The film's brilliant narrative has a dreamlike fragmentation to it, mirroring the shattered identity of the lead character, who continually finds himself waking in the arid desert over and over, each time forced to relive old memories while being called back into civilization by shadowy agents with various menial tasks for him, from assassinations to shutting down Las Vegas to prevent a terrorist attack (menial because as he states he could rig presidential elections or cut off a nation's water supply).  Rather than give him authority, it seems this omnipotent power has merely imprisoned him in internal questioning because at that level right and wrong have gone out the window, and there is only possibility and cause and effect, which yet is cancelled out by a higher power, a destructive truth.  Rather than benefit him personally, it has instead made him the most easily used.  When asked to assassinate a couple in Las Vegas he accidentally drugs the wrong couple with a narcotic strawberry (one of the most surreal images is of him sticking a syringe into a strawberry).  Throughout the film there is stock footage of different war zones and military operations as he describes the nature of covert warfare.  He is the ultimate soldier, because he is the cause of all the wars in the world and war caused him.

In the first act of the film it goes into his past, into the life he once had with the love of his life he met at age 7, who is assassinated after he proposes to her in a pool.  This is his carefree innocence, his emotional life, and when she is shot, this becomes a necessary part of him, a void within him that fuels him and makes him ruthless.  In piece of brilliant symbolism he lies with his arms outstretched over her as she bleeds, floating in the pool.  She becomes a symbol of death to him, as with her his feminine, emotional side died and he became the lone man we see in the film.  In the end he drives away again into the barren, lonely desert from whence he came, just another lone wanderer.
                                                      And yes, that is his ballsack on display.  This f ilm is beyond shame.
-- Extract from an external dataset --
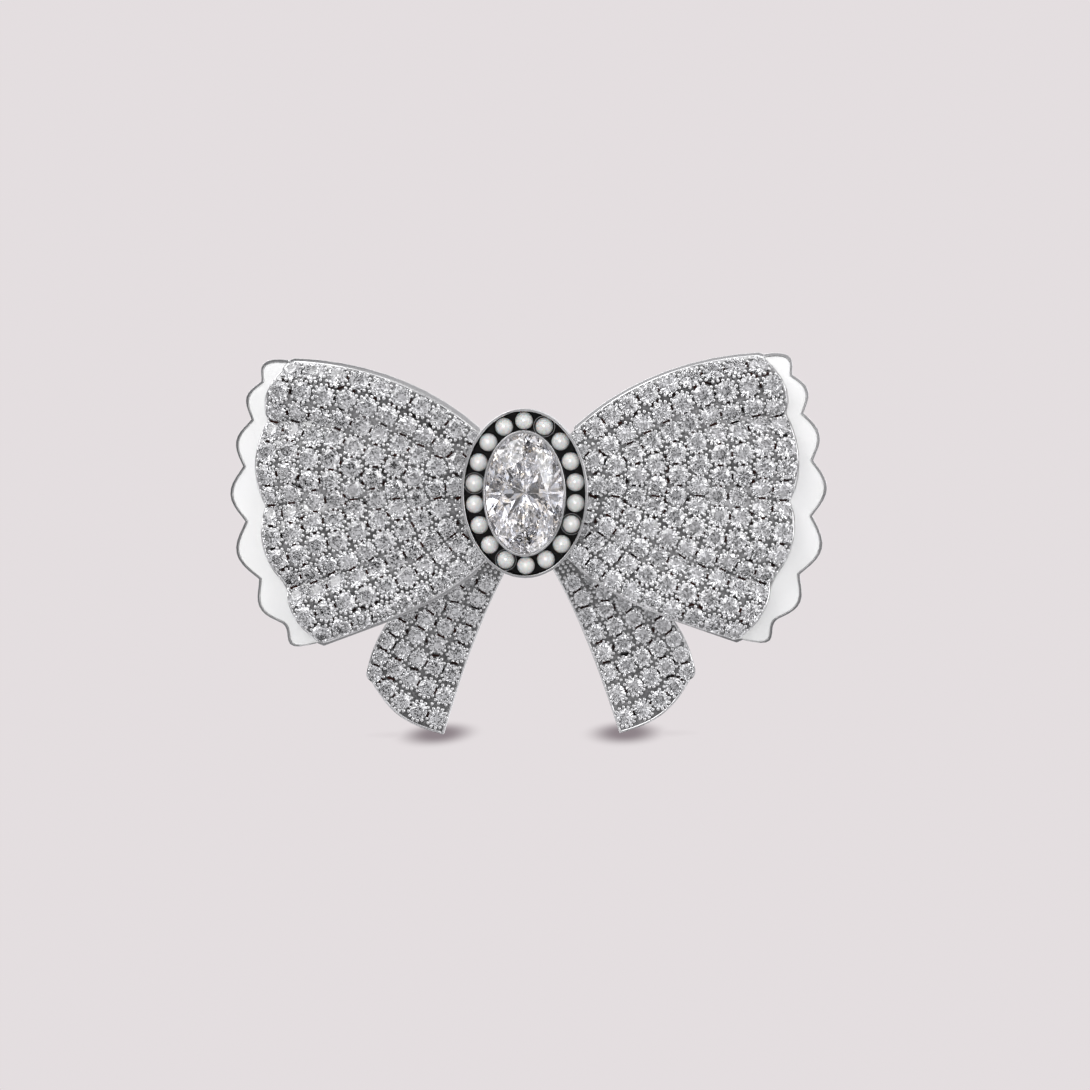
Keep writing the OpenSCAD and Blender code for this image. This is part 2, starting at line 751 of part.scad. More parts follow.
module catch_rotor() {
    color("silver")
        translate([0, pin_y, pin_z])
            difference() {
                union() {
                    tube_x(catch_x - rotor_out - tab_w, catch_l + 2 * rotor_out + tab_w, rotor_r);
                    rotate([tab_turn, 0, 0])
                        translate([catch_x - rotor_out - tab_w + tab_inset, tab_from, -tab_half_l])
                            cube([tab_w - tab_inset, tab_reach - tab_from, 2 * tab_half_l]);
                }
                tube_x(catch_x - 2 * cut_past, catch_l + 4 * cut_past, rotor_bore_r);
                mouth_cut(catch_x - 2 * cut_past, catch_l + 4 * cut_past);
            }
}

wing_plate(RIGHT);  // right_wing_plate
wing_plate(LEFT);  // left_wing_plate
wing_stones(RIGHT);  // right_wing_stones
wing_stones(LEFT);  // left_wing_stones
enamel_tray(RIGHT);  // right_enamel_tray
enamel_tray(LEFT);  // left_enamel_tray
enamel_fill(RIGHT);  // right_enamel_fill
enamel_fill(LEFT);  // left_enamel_fill
tail_plate(RIGHT);  // right_tail_plate
tail_plate(LEFT);  // left_tail_plate
tail_stones(RIGHT);  // right_tail_stones
tail_stones(LEFT);  // left_tail_stones
medallion_cup();
channel_floor();
pearl_pegs();
centre_bezel();
centre_stone();
back_bridge();
bridge_rivets();
hinge_bracket();
hinge_rivet();
pin_stem();
catch_body();
catch_rotor();
for (k = [1 : pearl_count]) {
    pearl(k);
}
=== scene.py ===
"""Looks of the bow brooch: pavé sheets, faceted stones, enamel, pearls and polished metal."""

import json
import math
import random

import bmesh
import bpy
from mathutils import Matrix, Vector

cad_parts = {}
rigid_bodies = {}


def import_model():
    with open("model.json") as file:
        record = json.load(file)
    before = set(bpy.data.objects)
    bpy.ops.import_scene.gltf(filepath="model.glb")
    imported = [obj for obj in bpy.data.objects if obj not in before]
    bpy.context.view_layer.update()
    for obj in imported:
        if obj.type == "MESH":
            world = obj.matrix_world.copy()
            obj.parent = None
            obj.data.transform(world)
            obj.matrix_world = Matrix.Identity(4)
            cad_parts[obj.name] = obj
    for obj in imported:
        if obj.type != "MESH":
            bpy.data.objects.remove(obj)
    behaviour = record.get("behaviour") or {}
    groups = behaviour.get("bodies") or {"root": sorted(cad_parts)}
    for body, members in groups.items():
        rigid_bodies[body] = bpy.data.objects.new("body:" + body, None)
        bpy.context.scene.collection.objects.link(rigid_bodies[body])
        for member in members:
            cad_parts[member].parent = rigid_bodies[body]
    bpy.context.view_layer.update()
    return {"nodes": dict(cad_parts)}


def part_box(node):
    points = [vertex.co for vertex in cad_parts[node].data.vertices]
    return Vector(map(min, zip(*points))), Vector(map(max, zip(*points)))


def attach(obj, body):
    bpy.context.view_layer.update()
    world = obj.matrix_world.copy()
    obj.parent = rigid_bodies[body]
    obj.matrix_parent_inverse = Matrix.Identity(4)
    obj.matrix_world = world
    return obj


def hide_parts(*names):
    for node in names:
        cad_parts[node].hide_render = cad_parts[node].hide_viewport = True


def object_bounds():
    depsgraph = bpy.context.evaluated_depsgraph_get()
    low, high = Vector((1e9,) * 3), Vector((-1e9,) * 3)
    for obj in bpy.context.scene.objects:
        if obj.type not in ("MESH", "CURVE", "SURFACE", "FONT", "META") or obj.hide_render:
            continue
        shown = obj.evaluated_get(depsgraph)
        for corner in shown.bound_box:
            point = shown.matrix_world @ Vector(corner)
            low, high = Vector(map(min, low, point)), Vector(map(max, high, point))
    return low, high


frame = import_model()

MM = 0.001
RIGHT, LEFT = 1, -1
SIDES = {"right": RIGHT, "left": LEFT}

# Driving dimensions of the part, in millimetres, depths counted forwards from the rear face
WING_ROOT_H, WING_DOME_H, PLEAT_H, WING_FOOT = 5.3, 1.3, 1.0, 3.75
WING_TOP = ((7.8, 51.8), (18.2, 39.6), (26.9, 29.8))
WING_LOW = ((8, -58.5), (16.7, -44.5), (25.5, -36))
PLEATS = ((0, 25.3, 0.85), (0.227, 25.7, 0.95), (0.5, 26.1, 0.75), (0.79, 26.75, 1), (1, 26.6, 0))
ROOT_A, ROOT_B, RIM_A, RIM_B = 5.8, 7.9, 6.25, 8.35
ROOT_FROM, ROOT_TO = -58, 52
COLUMNS, SWELL_COLUMNS = 10, 6
STONE_R, STONE_PITCH, TAIL_STONE_R, TAIL_PITCH = 0.95, 2.0, 0.84, 1.8
GIRDLE_LIFT, EDGE_GAP, ROOT_CLEAR, UNDER_WING = 0.25, 0.14, 1.05, 0.7
SMALL_R, SMALL_FROM, SMALL_ROW_STEP, SMALL_ROWS, SMALL_STEPS, SMALL_GAP = 0.6, 0.7, 0.3, 8, 100, 0.1
TAIL_BACK, TAIL_WALL, TAIL_DOME_H, TAIL_FROM = 0.85, 1.1, 1.0, 0.09
TAIL_INNER = ((1.2, -6), (5.2, -12.2), (8.9, -24.5))
TAIL_OUTER = ((4.5, -5), (15.2, -10.6), (16.6, -18.2))
TAIL_SWELL, TAIL_TIP_DIR, ROW_CLEAR = 1.25, (0.58, -0.81), 0.12
TAIL_ROWS, FIRST_ROW, ROW_SPREAD, RIM_HIDES = 10, 0.55, 1.1, 0.95
CENTRE_GIRDLE_Y, CENTRE_GIRDLE_T, CENTRE_PAVILION_H = -9.0, 0.1, 3.5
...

I give this film my highest praise.  I don't know where this uncanny Vulcan film director came from but his work has been causing a sensation online, with comparisons to The Room among the so-bad-it's-good crowd, and yet while you could look at it that way from a technical standpoint if you wanted, I feel this film is so much more than that without reaching. 
                                                     Genius filmmaker and real estate guy.  No, what are you really?